What This Means for the Road Ahead
The combination of tighter subsidy mechanics, cautious consumer spending, and an uncertain global trade environment means the Chinese automotive market faces a challenging path through the remainder of 2026. Industry analysts will be watching closely to see whether the government responds with further policy adjustments to shore up domestic demand, particularly in the NEV segment where strategic long-term goals remain firmly intact.
- China LV sales fell 24% YoY to 1.6 million units in April 2026, with the SAAR down to 21.0 million units.
- Passenger vehicle sales contracted 25% YoY, while LCV sales declined a relatively contained 12% YoY.
- Cumulative January-April sales dropped 22% YoY to 6.2 million units, confirming sustained market weakness.
- The shift from flat-rate to percentage-based trade-in subsidies has meaningfully reduced incentives for buyers of lower-priced vehicles.

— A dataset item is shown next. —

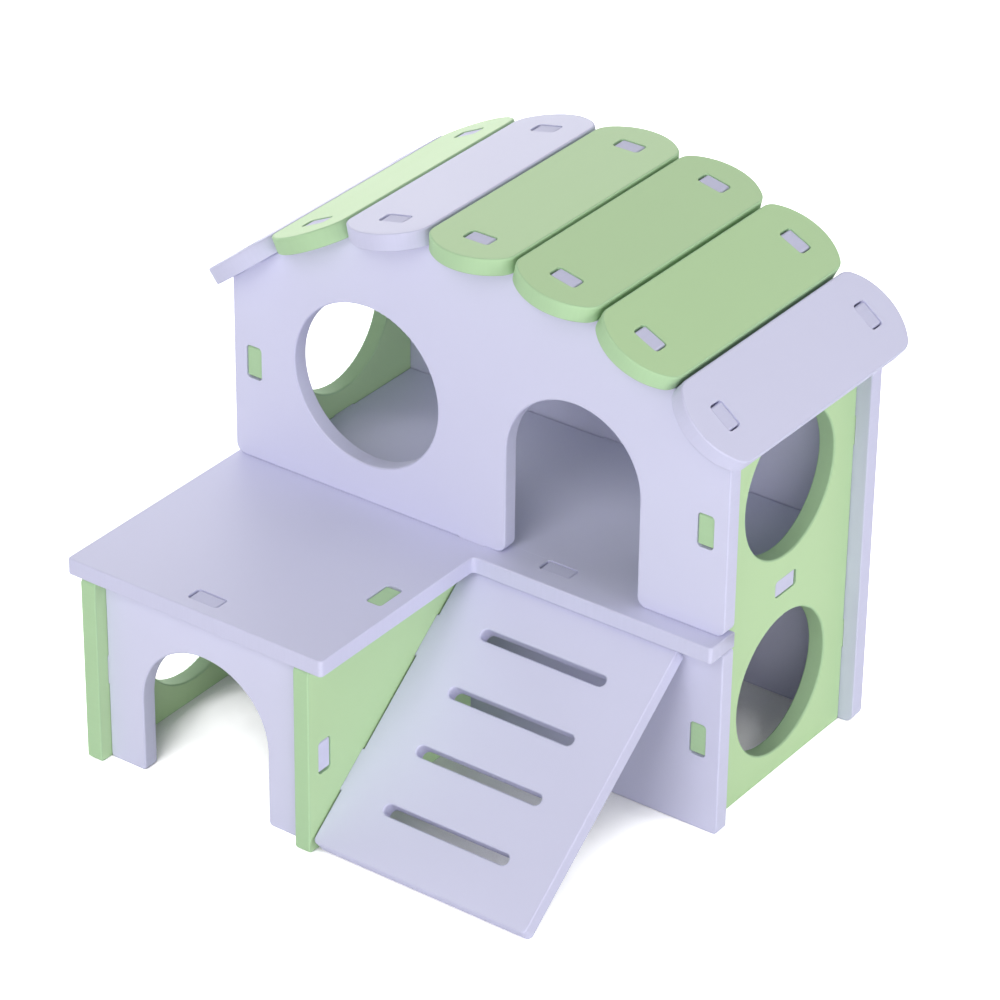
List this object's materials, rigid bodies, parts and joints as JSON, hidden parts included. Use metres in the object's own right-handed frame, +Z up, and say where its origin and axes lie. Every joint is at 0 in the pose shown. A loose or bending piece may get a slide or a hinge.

- Strong export activity is helping sustain production output even as domestic retail demand falters.
For automakers, suppliers, and investors with exposure to the Chinese market, April's figures serve as a clear signal that the demand environment has materially changed. Strategies built around the consumption dynamics of 2024 and 2025 may need revisiting. Whether policymakers intervene decisively to reinvigorate consumer confidence — or allow the market to find its own floor — will be the defining question for China's automotive sector in the months ahead.